THE most memorable stories contain a theme with a strong ethical or moral premise. A story proves the theme by tracking the conflict that ensues between the hero and his nemesis. Both characters represent opposing values. In simple terms, good guys win, or lose, depending on the outcome of that conflict. In so doing they ‘prove’ the theme.
But does this then mean that some stories are not ethical or moral? Is the nemesis’ winning of the fight, proof that unethical and immoral behaviour is rewarded?
Biblical tales, for example, are clearly moral. Noah, Cleopatra, The Ten Commandments. As are modern stories, such as Braveheart, The Firm, Gladiator, Oblivion, Edge of Tomorrow, and countless others. These tales have at their core a moral premise that states that if the hero does the right thing, he will eventually achieve the goal. He will carry the day, save the world, even if he sometimes has to sacrifice himself to do it.
“The story’s moral premise is the pilot of the ship, steering it towards its inevitable destination.”
But what about less obvious examples? Seven? Fight Club? Inception? Oceans 11,12,13? In what sense do these stories espouse ethical or moral values?
This bothered me quite a bit because, deep down, I felt that all great stories promote the best in us rather than the worst. Yet, something rang true about these latter stories. I felt a verisimilitude in them that I associated with great tales.
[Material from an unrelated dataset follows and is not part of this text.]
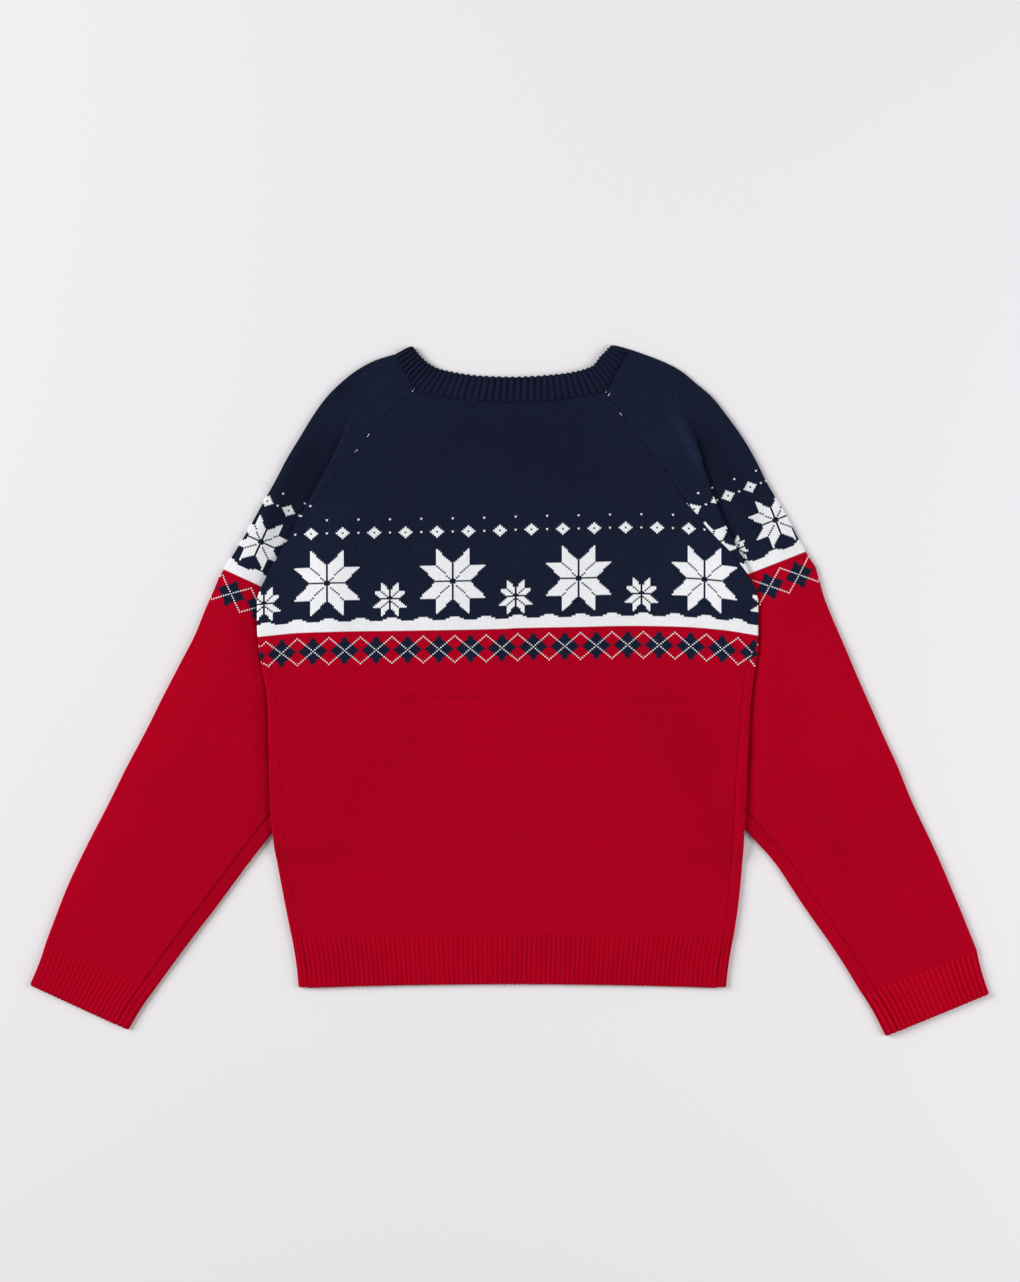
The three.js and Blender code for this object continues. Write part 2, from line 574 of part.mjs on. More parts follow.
function knitMesh(name, geometry, color) {
  const material = new THREE.MeshStandardMaterial({ color, roughness: 0.9, metalness: 0 });
  const mesh = new THREE.Mesh(geometry, material);
  mesh.name = name;
  return mesh;
}

// Columns of a ribbed stretch: an even number of half pitches, so that it ends in furrows
const ribSteps = (length) => 2 * Math.max(1, Math.round(length / RIB_PITCH));

// Lengths along a section where its columns go, and which of them are rib crests
function ribbedColumns(blocks) {
  const parts = [];
  for (const { path, ribs, count } of blocks) {
    const points = columns(path, count);
    points.forEach((point, i) => {
      if (i > 0 || parts.length === 0) parts.push({ ...point, crest: ribs && i % 2 === 1, bare: !ribs });
    });
  }
  return parts;
}

function ribbedStrip(name, sections, color, flip) {
  const [first] = sections;
  const plainColumns = first.parts
    .map((part, j) => ({ part, j }))
    .filter(({ part, j }) => part.bare || j % 8 === 0 || j === first.parts.length - 1)
    .map(({ j }) => j);
  const rows = sections.map(({ parts, put }) => parts.map(put));
  const raise = (i, j) => (first.parts[j].crest ? RIB_RISE : 0);
  return knitMesh(name, wallSolid(rows, { raise, plainColumns, flip }), color);
}

function hemRibBack() {
  const steps = ribSteps(HEM_ROW.right - HEM_ROW.left);
  const section = (row, y, bow) => {
    const from = row.left + BODY_ROWS.at(-1).inset + SEAM_GAP / 2;
    const to = row.right - BODY_ROWS.at(-1).inset - SEAM_GAP / 2;
    const parts = ribbedColumns([{ path: [{ p: 0, z: TOP }, { p: 1, z: TOP }], ribs: true, count: steps }]);
    const put = ({ p, z }) => new THREE.Vector3(from + (to - from) * p, y + bow * 4 * p * (1 - p), z);
    return { parts, put };
  };
  const top = section(BODY_ROWS.at(-1), HEM_SEAM_Y - SEAM_GAP, HEM_BOW);
  const bottom = section(HEM_ROW, HEM_ROW.y, HEM_BOW);
  return ribbedStrip('hem_rib_back', [top, bottom], RED, false);
}

function hemRibFront() {
  const { inset } = BODY_ROWS.at(-1);
  const round = arcFrom({ p: -ROLL, z: TOP }, 0, 180, ROLL);
  const section = (row, y) => {
    const width = row.right - row.left;
    const seamAt = -inset + SEAM_GAP / 2;
    const halfParts = [
      { path: [{ p: seamAt, z: TOP }, { p: -ROLL, z: TOP }], ribs: true, count: 2 },
      { path: round, ribs: false, count: 4 },
      { path: [{ p: -ROLL, z: FLOOR }, { p: -width / 2, z: FLOOR }], ribs: false, count: 4 },
    ];
    const half = ribbedColumns(halfParts);
    const left = half.map((part) => ({ ...part, x: row.left - part.p }));
    const right = half.slice(0, -1).map((part) => ({ ...part, x: row.right + part.p })).reverse();
    const put = ({ x, z }) => {
      const part = (x - row.left) / width;
      return new THREE.Vector3(x, y + HEM_BOW * 4 * part * (1 - part), z);
    };
    return { parts: [...left, ...right], put };
  };
  const top = section(BODY_ROWS.at(-1), HEM_SEAM_Y - SEAM_GAP);
  const bottom = section(HEM_ROW, HEM_ROW.y);
  return ribbedStrip('hem_rib_front', [top, bottom], RED, true);
}

function cuff(side) {
  const stations = side === 'left' ? SLEEVE_LEFT : SLEEVE_RIGHT;
  const above = stations.at(-1);
  const end = CUFF_END[side];
  const topWidth = Math.hypot(above.outX - above.inX, above.outY - above.inY);
  const steps = ribSteps(topWidth - SLEEVE_SEAM_INSET);
  const section = (station, moved) => {
    const inner = new THREE.Vector2(station.inX, station.inY);
    const out = new THREE.Vector2(station.outX, station.outY);
    inner.add(moved);
    out.add(moved);
    const way = out.clone().sub(inner).normalize();
    const width = inner.distanceTo(out);
    const from = SLEEVE_SEAM_INSET + SEAM_GAP / 2;
    const last = SLEEVE_SEAM_INSET - SEAM_GAP / 2;
    const parts = ribbedColumns([
      { path: [{ p: from, z: TOP }, { p: width - ROLL, z: TOP }], ribs: true, count: steps },
      { path: arcFrom({ p: width - ROLL, z: TOP }, 0, 180, ROLL), ribs: false, count: 4 },
      { path: [{ p: width - ROLL, z: FLOOR }, { p: ROLL, z: FLOOR }], ribs: false, count: 3 },
      { path: arcFrom({ p: -ROLL, z: FLOOR }, 0, -180, ROLL).map(mirrored), ribs: false, count: 4 },
      { path: [{ p: ROLL, z: TOP }, { p: last, z: TOP }], ribs: true, count: 4 },
    ]);
    return { parts, put: (point) => place(inner, way, point) };
  };
  const down = new THREE.Vector2(end.inX - above.inX, end.inY - above.inY).setLength(SEAM_GAP);
  const sections = [section(above, down), section(end, new THREE.Vector2())];
  return ribbedStrip(`cuff_${side}`, sections, RED, side === 'left');
}

const mirrored = (point) => ({ ...point, p: -point.p });

// The neckband is one ring: the back arc on top, over the left shoulder tip, then the front arc
function neckband() {
  const lineTo = (from, to) => (t) => new THREE.Vector2(...from).lerp(new THREE.Vector2(...to), t);
  const dip = (from, to, sag) => (t) => {
    const point = new THREE.Vector2(...from).lerp(new THREE.Vector2(...to), t);
    point.y -= sag * 4 * t * (1 - t);
    return point;
  };
  const [leftNeck, rightNeck] = [RAGLAN_LEFT[0], RAGLAN_RIGHT[0]];
  const tips = { left: [leftNeck.outX, leftNeck.outY], right: [rightNeck.outX, rightNeck.outY] };
  const backCorners = { left: [leftNeck.x, leftNeck.y], right: [rightNeck.x, rightNeck.y] };
  const frontCorners = { left: FRONT_RAGLAN.left.neck, right: FRONT_RAGLAN.right.neck };
  const freeCurve = (points) => new THREE.CatmullRomCurve3(
    points.map(([x, y]) => new THREE.Vector3(x, y, 0)),
  );
  const arc = (corners, sag, free, counts, z) => {
    const seams = [
      { at: lineTo(tips.left, corners.left), count: counts.side },
      { at: dip(corners.left, corners.right, sag), count: counts.middle },
      { at: lineTo(corners.right, tips.right), count: counts.side },
    ];
    const curve = freeCurve(free);
    const total = 2 * counts.side + counts.middle;
    const stations = [];
    for (const { at, count } of seams) {
      for (let i = stations.length === 0 ? 0 : 1; i <= count; i += 1) {
        const edge = curve.getPointAt(stations.length / total);
        const freeEdge = new THREE.Vector2(edge.x, edge.y);
        const seam = at(i / count);
        seam.add(freeEdge.clone().sub(seam).setLength(SEAM_GAP));
        stations.push({ seam, freeEdge, z, crest: z > FLOOR && stations.length % 2 === 1 });
      }
    }
    return stations;
  };
  const back = arc(backCorners, BACK_NECK_SAG, BACK_FREE_EDGE, BACK_BAND_STEPS, TOP);
  const front = arc(frontCorners, FRONT_NECK_SAG, FRONT_FREE_EDGE, FRONT_BAND_STEPS, FLOOR);
  front.reverse();
  const rounded = (from, neck) => {
    const way = new THREE.Vector2(neck.outX - neck.x, neck.outY - neck.y).normalize();
    return [45, 90, 135].map((angle) => {
      const shift = way.clone().multiplyScalar(ROLL * Math.sin(radians(angle)));
      return {
        seam: from.seam.clone().add(shift),
        freeEdge: from.freeEdge.clone().add(shift),
        z: FLOOR + ROLL + ROLL * Math.cos(radians(angle)),
        crest: false,
      };
    });
  };
  const drawIn = (stations) => {
    for (const [station, neck] of [[stations[0], leftNeck], [stations.at(-1), rightNeck]]) {
      const way = new THREE.Vector2(neck.outX - neck.x, neck.outY - neck.y).setLength(-ROLL);
      station.seam.add(way);
      station.freeEdge.add(way);
    }
  };
  drawIn(back);
  drawIn([front.at(-1), front[0]]);
  const ring = [
    ...back,
    ...rounded(back.at(-1), rightNeck),
    ...front,
    ...rounded(back[0], leftNeck).reverse(),
  ];
  const rows = [
    ring.map(({ freeEdge, z }) => new THREE.Vector3(freeEdge.x, freeEdge.y, z)),
    ring.map(({ seam, z }) => new THREE.Vector3(seam.x, seam.y, z)),
  ];
  const plainColumns = ring.map((station, j) => j)
    .filter((j) => j >= back.length - 1 || j % 4 === 0);
  const raise = (i, j) => (ring[j].crest ? RIB_RISE : 0);
  return knitMesh('neckband', wallSolid(rows, { raise, plainColumns, ring: true }), NAVY);
}

const sweater = new THREE.Group();
sweater.add(knitMesh('back', wallSolid(backRows()), NAVY));
sweater.add(knitMesh('front', wallSolid(frontRows(), { flip: true }), RED));
sweater.add(knitMesh('sleeve_left', wallSolid(sleeveRows('left'), { flip: true }), RED));
sweater.add(knitMesh('sleeve_right', wallSolid(sleeveRows('right')), RED));
sweater.add(neckband());
sweater.add(hemRibBack());
sweater.add(hemRibFront());
sweater.add(cuff('left'));
sweater.add(cuff('right'));

// The origin is under the middle of the sweater, on the surface that it lies on
sweater.updateMatrixWorld(true);
const box = new THREE.Box3().setFromObject(sweater);
const middle = box.getCenter(new THREE.Vector3());
sweater.position.set(-middle.x, -middle.y, -box.min.z);

export default sweater;
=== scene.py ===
"""A knitted raglan sweater laid flat with its back up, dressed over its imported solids."""
import logging
import math
from dataclasses import dataclass, field
from enum import Enum
from typing import Any, Callable, NamedTuple, Sequence, TypeVar

import bpy
import numpy as np
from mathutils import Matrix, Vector


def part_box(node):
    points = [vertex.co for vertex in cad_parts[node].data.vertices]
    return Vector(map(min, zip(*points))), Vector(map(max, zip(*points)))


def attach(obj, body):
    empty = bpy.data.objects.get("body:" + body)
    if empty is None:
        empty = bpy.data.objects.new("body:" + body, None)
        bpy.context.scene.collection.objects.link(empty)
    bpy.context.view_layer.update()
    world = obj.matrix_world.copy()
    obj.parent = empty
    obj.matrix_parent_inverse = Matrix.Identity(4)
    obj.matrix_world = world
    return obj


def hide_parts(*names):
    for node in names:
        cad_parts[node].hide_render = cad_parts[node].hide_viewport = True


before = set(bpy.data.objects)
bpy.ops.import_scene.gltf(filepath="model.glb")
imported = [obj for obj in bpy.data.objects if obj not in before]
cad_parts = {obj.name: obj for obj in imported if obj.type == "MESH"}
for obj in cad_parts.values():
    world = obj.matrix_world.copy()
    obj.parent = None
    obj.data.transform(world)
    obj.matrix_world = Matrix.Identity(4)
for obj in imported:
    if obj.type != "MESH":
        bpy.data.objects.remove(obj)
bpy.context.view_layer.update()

log = logging.getLogger("sweater")

MM = 0.001  # sizes below are in millimetres, as in the solids' source

# Cloth and folds, as in the solids
WALL = 1.8  # thickness of the knitted cloth
RIB_WALL = 1.5  # the same of the ribs, in their furrows
LAYER = 2.2  # pitch of two layers that lie on each other
SEAM_GAP = 0.4  # space between two pieces along a seam
ROLL = LAYER / 2  # middle radius of a soft fold in one layer
FLOOR = WALL / 2  # middle of the layer that lies on the surface
TOP = FLOOR + LAYER  # middle of the layer above it
STACK = 2 * LAYER + 0.2  # rise of the body where it lies on a sleeve
RIB_PITCH = 4.7  # one knit rib and one purl furrow of the hem and the cuffs
HEM_BOW = 3.5  # how far the hem is higher at its middle
BACK_NECK_SAG = 10.0  # dip of the back neck seam
FRONT_NECK_SAG = 41.6  # dip of the front neck seam
SEAM_INSET = 12.0  # sleeve seam, in from the sleeve's inner fold
BACK_CROWN = 1.4  # softness of the back between its edges
SLEEVE_SWELL = 6.0  # height of the sleeve's soft swell where it comes out from under a fold
FREE_SWELL = 0.45  # share of that swell where the sleeve lies free
FULL_COVER = 20.0  # width under the body from which the swell is whole
SWELL_RISE = 22.0  # width over which the swell rises beside the body's fold
SHOULDER_RISE = 34.0  # the same beside a shoulder fold
CUFF_FADE = 70.0  # length over which the swell goes down to the cuff
SWELL_FALL = 45.0  # width over which it comes down to the sleeve's outer fold
SEAM_RIM = 0.4  # share of the wall at a hidden edge of the cloth
SHOWN_RIM = 0.8  # the same at a seam that shows faintly
SQUARE_RIM = 0.9  # the same where a piece meets a rib
FLAT_RIM = 0.7  # share from which an edge meets the next piece squarely
JOINT = 0.1  # space between a rib and the cloth above it
TUCK = 8.0  # cloth turned under along the shoulder fold
FOLD_LEAD = 4.0  # what a sleeve's fold adds to the width that lies under the body
FOLD_RUN = 14.0  # level stretch of a sleeve next to its shoulder fold
LEAST_RUN = 2.0  # least width between that stretch and the outer zone
SOFT_ROLL = 5.5  # what a fold's radius has more where it begins
SOFT_TURN = 150.0  # turn at which the fold is tight, in degrees
OUTER_ZONE = 10.0  # width of the fine columns at a sleeve's outer fold
INNER_ZONE = 12.0  # width of the fine columns at a sleeve's inner fold
END_REACH = 18.0  # width of the fine columns at each end of a row of the back
BEND_WEIGHT = 14.0  # how much closer columns are where a section bends
ARC_STEP = 9.0  # degrees between the points of a fold
SHOULDER_REACH = 90.0  # how far in a section across the shoulder fold goes
SIDE_REACH = 120.0  # the same across a side fold
LEVEL_STEP = 3.0  # between the points of its level part on top
BELOW_STEP = 2.0  # and below
SEAM_RIDGE = 0.3  # height of the soft ridge beside a seam
SEAM_GROOVE = 0.25  # depth of the groove at the seam
RIDGE_PLACE = 2.4  # how far the ridge is from the seam
RIDGE_WIDTH = 1.5
GROOVE_WIDTH = 0.9
CREST_TURN = 30.0  # turn from which the shoulder fold has a ridge, in degrees
CREST_PLACE = 4.0  # how far in from the fold it is
CREST_WIDTH = 3.0
LEAF_START = 0.5  # height over the lower leaf from which small relief begins
LEAF_RISE = 1.5  # and over which it comes in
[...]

Then, during one of my classes on story-telling, it struck me. Most stories are indeed moral and ethical, with one proviso. In some, the moral or ethical judgment falls outside the world of the story itself—it is made by an audience or reader based on received cultural, social, and religious values.
Stories in which the villain gets away with it, spreading death and mayhem in his wake, may appear to show that malice, slyness, and cold-blooded determination lead to victory, but few of us would applaud his actions.
A horror story, in which, let’s say, demons succeed in taking over the world, is not necessarily a celebration of evil overcoming good. Rather, it is a warning: If the hero fails to stop evil, this is the result – a horrific world overrun by demons.
The characters within such a story may even celebrate this fact, but audiences, as a whole, won’t, since they bring their own moral and ethical systems to bare upon the tale.
Paradoxically, then, good will always rise above evil even when it seems defeated.
Most stories invoke an ethical and moral foundation, even those that ostensibly seem not to.